Hall plays one of his most atypical roles yet in Lazarus, an adaptation of Walter Tevis’s 1963 novel, The Man Who Fell to Earth, with a script cowritten by Enda Walsh and direction by Belgian visionary Ivo van Hove. Not only is Hall tackling the character David Bowie nailed in Nicolas Roeg’s 1976 film adaptation, but he’s also singing a selection of Bowie songs, including some that were written specifically for the stage show and have yet to be performed in public by anyone—even Ziggy Stardust himself.
Hall admits that it’s all slightly surreal. “I met him probably a month or so before we started rehearsals and sang through most of my stuff,” he says of working with Bowie. “And it was a very heady experience to sing Bowie songs in an East Village apartment for Bowie. I had to turn off a part of my brain just to keep my head about me.”
As unnerving as that proposition might seem, Hall says that the rock icon’s been remarkably easy to collaborate with. “He’s very supportive and enthusiastic,” says Hall. “This is a new experience for him. I’m sure people have been enticing him to do something like this for years. Having him there at our little run-through, sitting front and center—it was somewhat nerve-racking, but in a way, it’s nice. What more is there to fear?”
Despite working from the same source material as the film, not to mention Bowie’s involvement, Hall insists that Lazarus will be “its own organism.” The play picks up with Newton where the movie left him, well after he gave up on his mission to bring Earth’s water to his own drought-stricken planet and succumbed to the sad, decadent lifestyle afforded to him by Earth’s market for alien technology. “A great number of years have passed,” says Hall, “and he’s in a state of self-imposed exile, in a world that he meant only to visit and can’t leave, and is in a bit of a prison of his own making, a prison of his own mind.”
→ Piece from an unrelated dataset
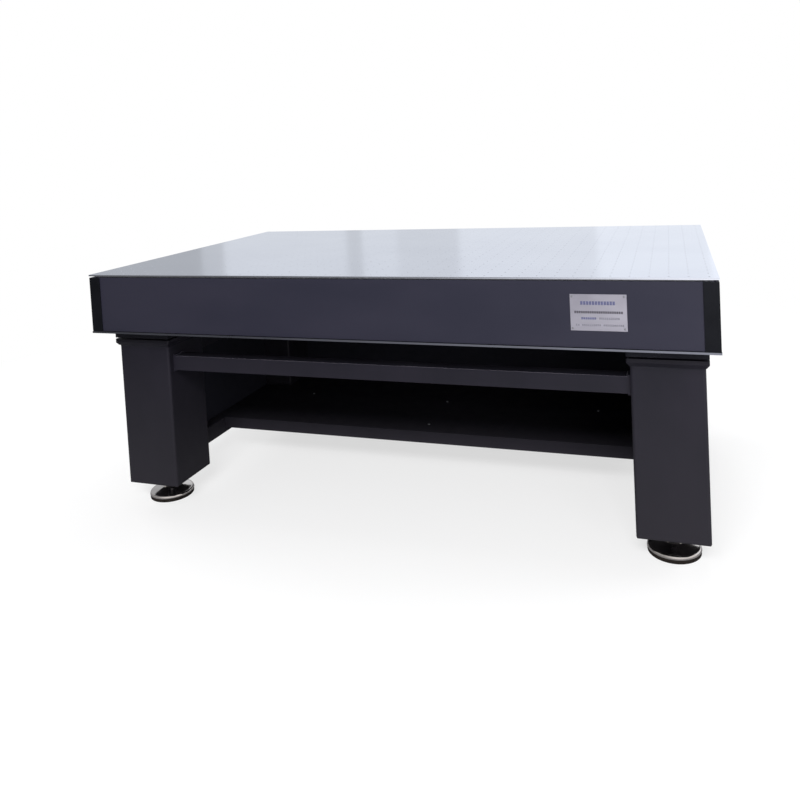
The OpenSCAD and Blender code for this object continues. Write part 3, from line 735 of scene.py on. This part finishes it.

A one-percenter from outer space might seem like a tough sell to an audience, but Newton’s a far more relatable character than his traits might suggest. “The name of the film is The Man Who Fell to Earth,” points out Hall, “not The Alien Who Fell to Earth. He comes to planet Earth and falls victim to appetites and ego and longings that are fundamental to any human’s experience. He’s simultaneously singular and an everyman.”